- _Problem requirements_: Copy out, unchanged, every line from the start of the records to the line that contains "MAT_SECTORS = 28", and stop there.

- _Stored data_:
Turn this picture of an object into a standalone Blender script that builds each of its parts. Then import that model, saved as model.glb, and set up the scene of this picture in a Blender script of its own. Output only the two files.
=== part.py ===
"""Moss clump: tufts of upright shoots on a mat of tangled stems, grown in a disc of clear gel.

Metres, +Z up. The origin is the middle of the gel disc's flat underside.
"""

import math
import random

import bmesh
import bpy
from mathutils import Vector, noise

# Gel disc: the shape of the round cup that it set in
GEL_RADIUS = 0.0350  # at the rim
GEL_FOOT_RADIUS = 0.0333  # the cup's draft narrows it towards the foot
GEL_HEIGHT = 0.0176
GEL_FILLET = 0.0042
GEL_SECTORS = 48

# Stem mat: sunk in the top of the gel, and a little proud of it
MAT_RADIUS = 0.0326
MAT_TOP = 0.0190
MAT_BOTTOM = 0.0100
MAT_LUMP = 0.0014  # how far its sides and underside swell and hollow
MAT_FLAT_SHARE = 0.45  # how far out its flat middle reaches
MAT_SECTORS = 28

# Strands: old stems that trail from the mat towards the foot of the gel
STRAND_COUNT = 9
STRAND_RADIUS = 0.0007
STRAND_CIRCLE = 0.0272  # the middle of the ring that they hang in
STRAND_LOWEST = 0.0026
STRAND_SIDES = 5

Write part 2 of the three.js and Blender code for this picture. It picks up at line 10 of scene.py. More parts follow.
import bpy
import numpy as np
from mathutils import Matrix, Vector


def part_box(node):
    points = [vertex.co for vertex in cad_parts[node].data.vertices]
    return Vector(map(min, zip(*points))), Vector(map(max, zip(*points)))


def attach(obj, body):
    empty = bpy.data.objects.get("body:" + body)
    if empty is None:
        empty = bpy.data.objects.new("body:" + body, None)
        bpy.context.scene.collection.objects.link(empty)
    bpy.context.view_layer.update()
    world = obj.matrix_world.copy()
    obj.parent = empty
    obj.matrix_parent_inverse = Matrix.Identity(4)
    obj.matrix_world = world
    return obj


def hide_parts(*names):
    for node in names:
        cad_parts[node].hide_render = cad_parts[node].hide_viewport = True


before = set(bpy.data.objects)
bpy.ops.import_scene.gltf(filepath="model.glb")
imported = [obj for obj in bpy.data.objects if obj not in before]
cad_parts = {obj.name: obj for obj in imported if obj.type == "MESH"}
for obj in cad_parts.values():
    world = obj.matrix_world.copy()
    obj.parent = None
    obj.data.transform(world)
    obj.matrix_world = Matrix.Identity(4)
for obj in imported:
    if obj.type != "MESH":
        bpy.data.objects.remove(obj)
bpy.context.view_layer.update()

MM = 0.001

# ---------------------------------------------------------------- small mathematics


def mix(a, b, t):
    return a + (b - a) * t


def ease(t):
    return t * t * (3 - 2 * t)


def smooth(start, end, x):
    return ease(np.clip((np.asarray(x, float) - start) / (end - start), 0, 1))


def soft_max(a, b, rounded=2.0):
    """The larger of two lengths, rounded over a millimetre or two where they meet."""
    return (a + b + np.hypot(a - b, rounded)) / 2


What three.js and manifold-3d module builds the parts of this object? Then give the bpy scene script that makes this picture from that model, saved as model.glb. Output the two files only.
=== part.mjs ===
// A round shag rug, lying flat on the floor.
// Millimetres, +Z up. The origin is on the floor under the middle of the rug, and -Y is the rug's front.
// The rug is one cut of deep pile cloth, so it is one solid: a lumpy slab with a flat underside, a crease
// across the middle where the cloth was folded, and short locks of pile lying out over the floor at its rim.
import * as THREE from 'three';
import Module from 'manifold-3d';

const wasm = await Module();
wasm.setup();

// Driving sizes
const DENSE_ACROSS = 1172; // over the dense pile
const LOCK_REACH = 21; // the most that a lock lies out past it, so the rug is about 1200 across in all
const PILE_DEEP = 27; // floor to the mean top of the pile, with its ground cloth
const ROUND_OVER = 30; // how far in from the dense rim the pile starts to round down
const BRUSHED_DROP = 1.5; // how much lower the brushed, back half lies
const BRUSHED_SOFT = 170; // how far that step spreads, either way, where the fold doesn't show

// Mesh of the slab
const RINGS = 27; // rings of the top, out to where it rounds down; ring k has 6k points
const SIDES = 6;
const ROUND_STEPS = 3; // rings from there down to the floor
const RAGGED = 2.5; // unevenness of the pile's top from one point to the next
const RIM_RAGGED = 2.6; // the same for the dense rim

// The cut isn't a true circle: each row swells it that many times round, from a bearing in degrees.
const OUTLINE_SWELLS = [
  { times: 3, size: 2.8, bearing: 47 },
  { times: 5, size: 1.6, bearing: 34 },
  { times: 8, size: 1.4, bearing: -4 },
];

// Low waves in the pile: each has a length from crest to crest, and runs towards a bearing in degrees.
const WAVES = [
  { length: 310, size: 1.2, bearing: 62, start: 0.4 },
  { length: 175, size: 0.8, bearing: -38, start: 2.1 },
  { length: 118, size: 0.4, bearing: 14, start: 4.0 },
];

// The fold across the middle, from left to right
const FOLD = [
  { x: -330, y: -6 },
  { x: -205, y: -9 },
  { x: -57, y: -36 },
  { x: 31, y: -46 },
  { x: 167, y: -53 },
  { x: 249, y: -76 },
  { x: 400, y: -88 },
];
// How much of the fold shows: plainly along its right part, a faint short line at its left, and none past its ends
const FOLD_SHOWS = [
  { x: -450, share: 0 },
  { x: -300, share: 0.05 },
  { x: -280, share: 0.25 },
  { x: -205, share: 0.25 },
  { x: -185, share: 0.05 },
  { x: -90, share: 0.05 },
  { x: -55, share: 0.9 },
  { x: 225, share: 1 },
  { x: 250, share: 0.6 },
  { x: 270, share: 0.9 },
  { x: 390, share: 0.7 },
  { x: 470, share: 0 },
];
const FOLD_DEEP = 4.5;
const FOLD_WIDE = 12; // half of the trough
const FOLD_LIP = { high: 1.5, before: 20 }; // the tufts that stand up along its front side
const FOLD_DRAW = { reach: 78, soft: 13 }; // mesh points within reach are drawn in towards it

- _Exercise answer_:
Turn this picture of an object into a standalone Blender script that builds each of its parts. Then import that model, saved as model.glb, and set up the scene of this picture in a Blender script of its own. Output only the two files.
=== part.py ===
"""Moss clump: tufts of upright shoots on a mat of tangled stems, grown in a disc of clear gel.

Metres, +Z up. The origin is the middle of the gel disc's flat underside.
"""

import math
import random

import bmesh
import bpy
from mathutils import Vector, noise

# Gel disc: the shape of the round cup that it set in
GEL_RADIUS = 0.0350  # at the rim
GEL_FOOT_RADIUS = 0.0333  # the cup's draft narrows it towards the foot
GEL_HEIGHT = 0.0176
GEL_FILLET = 0.0042
GEL_SECTORS = 48

# Stem mat: sunk in the top of the gel, and a little proud of it
MAT_RADIUS = 0.0326
MAT_TOP = 0.0190
MAT_BOTTOM = 0.0100
MAT_LUMP = 0.0014  # how far its sides and underside swell and hollow
MAT_FLAT_SHARE = 0.45  # how far out its flat middle reaches
MAT_SECTORS = 28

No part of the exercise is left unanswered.